De acordo com o texto. Mas comento a foto: que maravilha! Vou adquirir o Filosofia Brincante e ler pro Érico…
O teu só não chegou porque eu sou uma anta demorada, espera que já tá no envelope. beijos
Estou lendo desde Janeiro, aos poucos, misturado com outros. ´Muito bom!
Assim sendo, viva o anarquismo ou o anarco-comunismo como prefiro!
Um dos garotos usando a camiseta da marca Abercrombie,denuncia a força do capitasmo em um mundo permeado por injustiças socias.
A “Filosofia Brincante” seria uma forma de despertar neles o senso crítico para as mazelas da vida,e assim começar a reescrever a sua história.
Mas faltaram meninas na foto…!!
“dizem que em cada coisa uma coisa oculta mora. Sim, é ela própria, a coisa sem ser oculta, Que mora nela.” Alberto Caeiro.
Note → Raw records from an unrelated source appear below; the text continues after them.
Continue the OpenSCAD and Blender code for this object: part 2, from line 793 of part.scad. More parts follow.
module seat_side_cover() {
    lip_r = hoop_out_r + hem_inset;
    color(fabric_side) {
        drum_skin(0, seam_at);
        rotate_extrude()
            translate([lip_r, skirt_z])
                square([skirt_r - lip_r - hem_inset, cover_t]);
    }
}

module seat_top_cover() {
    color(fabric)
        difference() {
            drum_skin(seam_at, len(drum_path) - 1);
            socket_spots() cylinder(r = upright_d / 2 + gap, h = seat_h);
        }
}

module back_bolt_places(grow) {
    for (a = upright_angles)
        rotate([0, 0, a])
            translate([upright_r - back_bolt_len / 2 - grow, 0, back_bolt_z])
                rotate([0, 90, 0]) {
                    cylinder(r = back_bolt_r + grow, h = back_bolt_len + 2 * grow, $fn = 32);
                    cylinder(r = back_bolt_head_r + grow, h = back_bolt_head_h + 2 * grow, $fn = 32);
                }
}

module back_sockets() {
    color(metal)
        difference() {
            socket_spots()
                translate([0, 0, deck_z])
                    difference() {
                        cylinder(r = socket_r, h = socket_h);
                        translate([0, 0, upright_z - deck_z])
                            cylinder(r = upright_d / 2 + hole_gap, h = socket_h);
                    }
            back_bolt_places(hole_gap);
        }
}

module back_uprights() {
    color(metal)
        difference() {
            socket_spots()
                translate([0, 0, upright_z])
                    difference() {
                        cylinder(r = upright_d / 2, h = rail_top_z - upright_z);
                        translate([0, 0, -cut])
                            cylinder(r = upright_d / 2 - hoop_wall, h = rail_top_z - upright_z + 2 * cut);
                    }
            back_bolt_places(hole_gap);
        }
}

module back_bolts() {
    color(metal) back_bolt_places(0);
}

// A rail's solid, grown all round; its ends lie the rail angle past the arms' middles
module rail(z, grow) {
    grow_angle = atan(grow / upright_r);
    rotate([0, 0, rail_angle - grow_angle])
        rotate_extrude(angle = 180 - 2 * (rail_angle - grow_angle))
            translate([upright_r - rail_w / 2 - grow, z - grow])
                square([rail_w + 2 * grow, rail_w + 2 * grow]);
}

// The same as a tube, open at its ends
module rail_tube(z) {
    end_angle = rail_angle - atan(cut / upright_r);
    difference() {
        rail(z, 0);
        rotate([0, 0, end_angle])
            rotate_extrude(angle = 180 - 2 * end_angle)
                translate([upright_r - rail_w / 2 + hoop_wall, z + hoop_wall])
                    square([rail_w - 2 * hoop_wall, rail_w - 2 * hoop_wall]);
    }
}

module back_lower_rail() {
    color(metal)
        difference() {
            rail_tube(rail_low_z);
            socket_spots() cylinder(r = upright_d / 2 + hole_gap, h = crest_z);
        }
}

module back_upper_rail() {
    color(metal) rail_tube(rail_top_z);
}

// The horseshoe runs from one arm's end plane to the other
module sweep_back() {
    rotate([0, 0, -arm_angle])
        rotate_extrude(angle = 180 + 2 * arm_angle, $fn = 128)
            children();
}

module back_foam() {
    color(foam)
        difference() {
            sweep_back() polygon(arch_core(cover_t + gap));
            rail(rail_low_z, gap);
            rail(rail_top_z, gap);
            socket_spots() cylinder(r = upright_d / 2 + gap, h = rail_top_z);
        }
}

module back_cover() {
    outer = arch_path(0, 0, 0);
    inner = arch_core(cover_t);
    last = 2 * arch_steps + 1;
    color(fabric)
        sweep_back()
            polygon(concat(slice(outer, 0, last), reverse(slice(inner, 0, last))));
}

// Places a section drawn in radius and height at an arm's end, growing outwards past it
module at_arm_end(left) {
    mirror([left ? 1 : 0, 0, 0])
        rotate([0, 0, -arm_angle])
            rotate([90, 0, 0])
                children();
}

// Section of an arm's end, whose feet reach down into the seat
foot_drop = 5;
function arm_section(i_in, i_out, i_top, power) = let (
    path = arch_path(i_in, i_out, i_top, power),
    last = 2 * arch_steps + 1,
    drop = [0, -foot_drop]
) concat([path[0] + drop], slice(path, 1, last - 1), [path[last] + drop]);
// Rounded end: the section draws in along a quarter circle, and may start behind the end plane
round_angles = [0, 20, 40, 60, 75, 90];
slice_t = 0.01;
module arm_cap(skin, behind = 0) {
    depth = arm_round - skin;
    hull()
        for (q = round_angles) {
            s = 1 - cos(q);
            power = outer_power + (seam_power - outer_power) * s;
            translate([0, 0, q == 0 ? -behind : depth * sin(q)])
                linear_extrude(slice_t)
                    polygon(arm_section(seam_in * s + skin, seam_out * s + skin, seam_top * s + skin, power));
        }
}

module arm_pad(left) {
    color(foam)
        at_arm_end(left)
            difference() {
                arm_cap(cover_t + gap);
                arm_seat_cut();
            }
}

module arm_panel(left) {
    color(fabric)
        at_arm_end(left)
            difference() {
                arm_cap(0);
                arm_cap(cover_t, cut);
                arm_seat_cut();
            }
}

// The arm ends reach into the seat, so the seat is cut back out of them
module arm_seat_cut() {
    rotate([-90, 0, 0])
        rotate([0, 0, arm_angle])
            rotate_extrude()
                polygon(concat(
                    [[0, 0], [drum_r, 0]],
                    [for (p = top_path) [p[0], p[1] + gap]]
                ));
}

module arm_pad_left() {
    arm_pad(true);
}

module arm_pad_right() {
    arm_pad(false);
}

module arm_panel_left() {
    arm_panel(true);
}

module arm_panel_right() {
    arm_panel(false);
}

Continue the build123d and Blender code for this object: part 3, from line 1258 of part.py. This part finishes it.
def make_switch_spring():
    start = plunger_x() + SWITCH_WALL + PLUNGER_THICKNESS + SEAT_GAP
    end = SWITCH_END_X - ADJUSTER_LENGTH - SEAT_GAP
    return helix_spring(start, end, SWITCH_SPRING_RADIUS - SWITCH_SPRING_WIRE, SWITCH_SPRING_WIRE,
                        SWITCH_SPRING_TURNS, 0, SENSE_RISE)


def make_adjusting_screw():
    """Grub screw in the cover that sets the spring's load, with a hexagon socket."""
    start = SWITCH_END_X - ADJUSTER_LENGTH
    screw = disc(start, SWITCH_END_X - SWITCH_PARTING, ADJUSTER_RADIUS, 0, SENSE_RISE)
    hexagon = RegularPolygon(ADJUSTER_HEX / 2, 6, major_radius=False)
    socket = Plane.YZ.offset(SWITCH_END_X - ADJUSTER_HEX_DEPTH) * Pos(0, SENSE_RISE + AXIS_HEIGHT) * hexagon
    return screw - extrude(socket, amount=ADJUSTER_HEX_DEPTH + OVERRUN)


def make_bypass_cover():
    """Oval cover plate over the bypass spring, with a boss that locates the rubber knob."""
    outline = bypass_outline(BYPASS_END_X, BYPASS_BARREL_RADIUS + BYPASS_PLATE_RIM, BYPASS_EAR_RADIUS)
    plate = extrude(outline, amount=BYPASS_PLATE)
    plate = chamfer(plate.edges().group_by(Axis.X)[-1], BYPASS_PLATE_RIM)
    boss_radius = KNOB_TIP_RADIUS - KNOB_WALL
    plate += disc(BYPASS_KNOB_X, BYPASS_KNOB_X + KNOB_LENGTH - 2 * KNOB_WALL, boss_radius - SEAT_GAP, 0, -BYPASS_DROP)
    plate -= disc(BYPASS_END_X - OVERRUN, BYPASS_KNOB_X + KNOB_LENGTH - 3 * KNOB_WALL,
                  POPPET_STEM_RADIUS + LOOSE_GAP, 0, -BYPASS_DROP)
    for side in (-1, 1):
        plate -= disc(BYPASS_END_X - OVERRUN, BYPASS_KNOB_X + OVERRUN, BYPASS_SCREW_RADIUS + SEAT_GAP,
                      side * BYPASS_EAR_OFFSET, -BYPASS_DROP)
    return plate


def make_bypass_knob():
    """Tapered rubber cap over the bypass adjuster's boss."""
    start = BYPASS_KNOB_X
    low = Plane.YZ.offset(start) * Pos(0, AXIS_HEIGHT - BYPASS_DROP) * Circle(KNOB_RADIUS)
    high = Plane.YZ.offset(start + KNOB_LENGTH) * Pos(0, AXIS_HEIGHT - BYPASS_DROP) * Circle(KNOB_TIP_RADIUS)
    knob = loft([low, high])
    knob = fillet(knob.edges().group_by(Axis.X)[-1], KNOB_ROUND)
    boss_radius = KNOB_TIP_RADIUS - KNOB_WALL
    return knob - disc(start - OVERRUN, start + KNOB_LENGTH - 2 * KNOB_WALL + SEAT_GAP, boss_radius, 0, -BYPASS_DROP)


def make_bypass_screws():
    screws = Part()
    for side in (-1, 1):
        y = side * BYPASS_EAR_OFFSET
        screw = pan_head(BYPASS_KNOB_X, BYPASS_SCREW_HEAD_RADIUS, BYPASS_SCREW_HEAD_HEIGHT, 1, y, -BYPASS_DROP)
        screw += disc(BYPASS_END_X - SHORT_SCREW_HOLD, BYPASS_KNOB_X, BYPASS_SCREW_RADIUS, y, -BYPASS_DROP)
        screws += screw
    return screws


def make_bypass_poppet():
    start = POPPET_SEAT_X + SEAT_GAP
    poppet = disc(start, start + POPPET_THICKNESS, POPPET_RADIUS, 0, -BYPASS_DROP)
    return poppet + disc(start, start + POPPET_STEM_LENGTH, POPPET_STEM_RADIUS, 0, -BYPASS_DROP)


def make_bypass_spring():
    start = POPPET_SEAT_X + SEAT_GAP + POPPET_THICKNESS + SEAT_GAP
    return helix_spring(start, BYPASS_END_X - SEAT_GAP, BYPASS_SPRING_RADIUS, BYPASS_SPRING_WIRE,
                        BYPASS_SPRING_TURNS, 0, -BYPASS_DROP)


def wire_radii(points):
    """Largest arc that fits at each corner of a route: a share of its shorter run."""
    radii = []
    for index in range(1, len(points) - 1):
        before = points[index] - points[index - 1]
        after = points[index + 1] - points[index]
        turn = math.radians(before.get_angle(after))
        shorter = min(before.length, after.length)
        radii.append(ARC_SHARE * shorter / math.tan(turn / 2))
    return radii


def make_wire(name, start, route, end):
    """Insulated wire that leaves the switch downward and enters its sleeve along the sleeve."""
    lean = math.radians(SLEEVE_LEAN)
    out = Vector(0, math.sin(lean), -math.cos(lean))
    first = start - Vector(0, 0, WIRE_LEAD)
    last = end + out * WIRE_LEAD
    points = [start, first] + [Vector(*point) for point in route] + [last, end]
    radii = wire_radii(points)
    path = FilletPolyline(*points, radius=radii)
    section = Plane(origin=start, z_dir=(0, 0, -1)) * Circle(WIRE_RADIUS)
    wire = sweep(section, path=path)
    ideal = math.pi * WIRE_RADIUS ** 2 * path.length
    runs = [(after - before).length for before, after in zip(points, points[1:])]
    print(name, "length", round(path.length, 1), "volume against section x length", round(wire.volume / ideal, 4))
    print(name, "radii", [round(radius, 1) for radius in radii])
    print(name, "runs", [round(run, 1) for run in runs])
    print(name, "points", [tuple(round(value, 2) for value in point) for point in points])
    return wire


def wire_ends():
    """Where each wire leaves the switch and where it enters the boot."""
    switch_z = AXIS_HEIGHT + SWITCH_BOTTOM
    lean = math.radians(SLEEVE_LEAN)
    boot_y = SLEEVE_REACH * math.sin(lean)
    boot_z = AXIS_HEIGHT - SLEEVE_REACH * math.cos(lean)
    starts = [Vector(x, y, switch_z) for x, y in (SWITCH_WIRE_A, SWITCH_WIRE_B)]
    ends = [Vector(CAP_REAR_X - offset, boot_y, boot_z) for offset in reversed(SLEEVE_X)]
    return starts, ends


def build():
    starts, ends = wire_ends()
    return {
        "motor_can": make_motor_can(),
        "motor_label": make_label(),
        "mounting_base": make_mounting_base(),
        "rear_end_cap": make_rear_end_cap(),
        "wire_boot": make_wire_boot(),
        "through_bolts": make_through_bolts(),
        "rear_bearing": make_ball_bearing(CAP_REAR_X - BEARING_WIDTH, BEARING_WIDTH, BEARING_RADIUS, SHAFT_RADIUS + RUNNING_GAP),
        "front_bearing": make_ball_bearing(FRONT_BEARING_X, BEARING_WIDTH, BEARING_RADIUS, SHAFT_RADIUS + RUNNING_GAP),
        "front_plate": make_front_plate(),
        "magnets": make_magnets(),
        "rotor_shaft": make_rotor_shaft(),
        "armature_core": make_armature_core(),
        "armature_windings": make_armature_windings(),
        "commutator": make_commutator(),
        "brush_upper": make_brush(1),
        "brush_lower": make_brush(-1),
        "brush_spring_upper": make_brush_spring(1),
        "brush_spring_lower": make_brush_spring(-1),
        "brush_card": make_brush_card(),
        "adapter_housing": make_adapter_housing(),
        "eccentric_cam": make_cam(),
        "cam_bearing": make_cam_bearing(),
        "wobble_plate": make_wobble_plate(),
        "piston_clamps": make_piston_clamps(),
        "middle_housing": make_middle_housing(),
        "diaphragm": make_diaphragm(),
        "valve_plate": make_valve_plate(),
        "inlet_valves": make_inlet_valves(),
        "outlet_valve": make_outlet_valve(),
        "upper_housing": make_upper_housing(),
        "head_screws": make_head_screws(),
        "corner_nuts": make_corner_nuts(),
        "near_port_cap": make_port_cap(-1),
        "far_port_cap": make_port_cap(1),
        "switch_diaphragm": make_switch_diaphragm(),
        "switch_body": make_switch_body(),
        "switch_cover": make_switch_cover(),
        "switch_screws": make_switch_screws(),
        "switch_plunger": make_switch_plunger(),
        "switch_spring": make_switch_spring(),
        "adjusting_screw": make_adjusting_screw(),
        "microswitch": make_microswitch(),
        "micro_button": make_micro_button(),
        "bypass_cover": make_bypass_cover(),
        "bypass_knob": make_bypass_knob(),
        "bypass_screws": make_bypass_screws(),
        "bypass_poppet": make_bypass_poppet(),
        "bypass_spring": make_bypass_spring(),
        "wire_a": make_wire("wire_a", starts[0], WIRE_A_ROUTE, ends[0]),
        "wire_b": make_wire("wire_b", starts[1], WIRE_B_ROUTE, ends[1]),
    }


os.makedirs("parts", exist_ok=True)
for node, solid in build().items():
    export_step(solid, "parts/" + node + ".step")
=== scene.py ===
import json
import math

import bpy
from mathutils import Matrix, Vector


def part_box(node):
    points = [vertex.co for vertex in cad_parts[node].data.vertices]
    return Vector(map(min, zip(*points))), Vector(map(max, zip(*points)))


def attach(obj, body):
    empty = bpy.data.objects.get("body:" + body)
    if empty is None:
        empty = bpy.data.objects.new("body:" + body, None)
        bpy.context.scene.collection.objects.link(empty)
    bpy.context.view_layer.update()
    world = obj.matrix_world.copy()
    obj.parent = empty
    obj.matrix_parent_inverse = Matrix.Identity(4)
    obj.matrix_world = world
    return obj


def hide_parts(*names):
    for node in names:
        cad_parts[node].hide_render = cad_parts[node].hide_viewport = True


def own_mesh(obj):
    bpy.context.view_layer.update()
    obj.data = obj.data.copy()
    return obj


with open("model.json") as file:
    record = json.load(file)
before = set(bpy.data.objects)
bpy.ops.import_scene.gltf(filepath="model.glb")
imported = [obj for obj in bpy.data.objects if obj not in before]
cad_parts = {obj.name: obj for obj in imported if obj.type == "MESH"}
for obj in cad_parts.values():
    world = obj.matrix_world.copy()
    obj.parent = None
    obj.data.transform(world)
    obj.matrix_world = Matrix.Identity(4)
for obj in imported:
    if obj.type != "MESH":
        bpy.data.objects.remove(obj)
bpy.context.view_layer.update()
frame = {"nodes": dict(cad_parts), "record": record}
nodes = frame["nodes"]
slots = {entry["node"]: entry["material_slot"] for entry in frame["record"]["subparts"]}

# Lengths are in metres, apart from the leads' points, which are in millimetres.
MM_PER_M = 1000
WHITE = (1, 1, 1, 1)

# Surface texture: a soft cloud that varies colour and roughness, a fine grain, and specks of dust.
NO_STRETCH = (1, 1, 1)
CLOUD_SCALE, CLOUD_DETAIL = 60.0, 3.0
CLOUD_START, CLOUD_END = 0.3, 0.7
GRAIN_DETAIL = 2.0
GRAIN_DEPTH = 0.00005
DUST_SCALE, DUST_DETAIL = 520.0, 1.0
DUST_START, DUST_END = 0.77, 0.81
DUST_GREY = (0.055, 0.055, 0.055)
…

Essa foto (……………………………………..)
Fiquei contente ao passar por aqui, picho esse comentário com a mesma tinta vermelha que compartilho com você.
Beijos
O filosofo e sua luz.
Bravo!
Vale muito relembrar Drummond:
Eu, etiqueta
Em minha calça está grudado um nome
Que não é meu de batismo ou de cartório
Um nome… estranho
Meu blusão traz lembrete de bebida
Que jamais pus na boca, nessa vida,
Em minha camiseta, a marca de cigarro
Que não fumo, até hoje não fumei.
Minhas meias falam de produtos
Que nunca experimentei
Mas são comunicados a meus pés.
Meu tênis é proclama colorido
De alguma coisa não provada
Por este provador de longa idade.
Meu lenço, meu relógio, meu chaveiro,
Minha gravata e cinto e escova e pente,
Meu copo, minha xícara,
Minha toalha de banho e sabonete,
Meu isso, meu aquilo.
Desde a cabeça ao bico dos sapatos,
São mensagens,
Letras falantes,
Gritos visuais,
Ordens de uso, abuso, reincidências.
Costume, hábito, premência,
Indispensabilidade,
E fazem de mim homem-anúncio itinerante,
Escravo da matéria anunciada.
Estou, estou na moda.
É duro andar na moda, ainda que a moda
Seja negar minha identidade,
Trocá-lo por mil, açambarcando
Todas as marcas registradas,
Todos os logotipos do mercado.
Com que inocência demito-me de ser
Eu que antes era e me sabia
Tão diverso de outros, tão mim mesmo,
Ser pensante sentinte e solitário
Com outros seres diversos e conscientes
De sua humana, invencível condição.
Agora sou anúncio
Ora vulgar ora bizarro.
Em língua nacional ou em qualquer língua
(Qualquer, principalmente.)
E nisto me comprazo, tiro glória
De minha anulação.
Não sou – vê lá – anúncio contratado.
Eu é que mimosamente pago
Para anunciar, para vender
Em bares festas praias pérgulas piscinas,
E bem à vista exibo esta etiqueta
Global no corpo que desiste
De ser veste e sandália de uma essência
Tão viva, independente,
Que moda ou suborno algum a compromete.
Onde terei jogado fora
meu gosto e capacidade de escolher,
Minhas idiossincrasias tão pessoais,
Tão minhas que no rosto se espelhavam
E cada gesto, cada olhar,
Cada vinco da roupa
Sou gravado de forma universal,
Saio da estamparia, não de casa,
Da vitrine me tiram, recolocam,
Objeto pulsante mas objeto
Que se oferece como signo de outros
Objetos estáticos, tarifados.
Por me ostentar assim, tão orgulhoso
De ser não eu, mar artigo industrial,
Peço que meu nome retifiquem.
Já não me convém o título de homem.
Meu nome noco é Coisa.
Eu sou a Coisa, coisamente.
(Carlos Drummond de Andrade)
e Adorno:
Ela ( a propaganda para Adorno, mas também e principalmente as marcas, que são a única razão de ser da propaganda) fixa o modo de ser dos homens tais como eles se tornaram sob a injustiça social, na medida em que ela os coloca em movimento. Ela conta com o fato de que se pode contar com eles. No íntimo, cada um sabe que ele próprio será transformado pelo meio num outro meio, como na fábrica.
Existe perda de identidade mais significativa e aviltante do que um índio posando de bermuda adidas para esconder as ‘vergonhas’?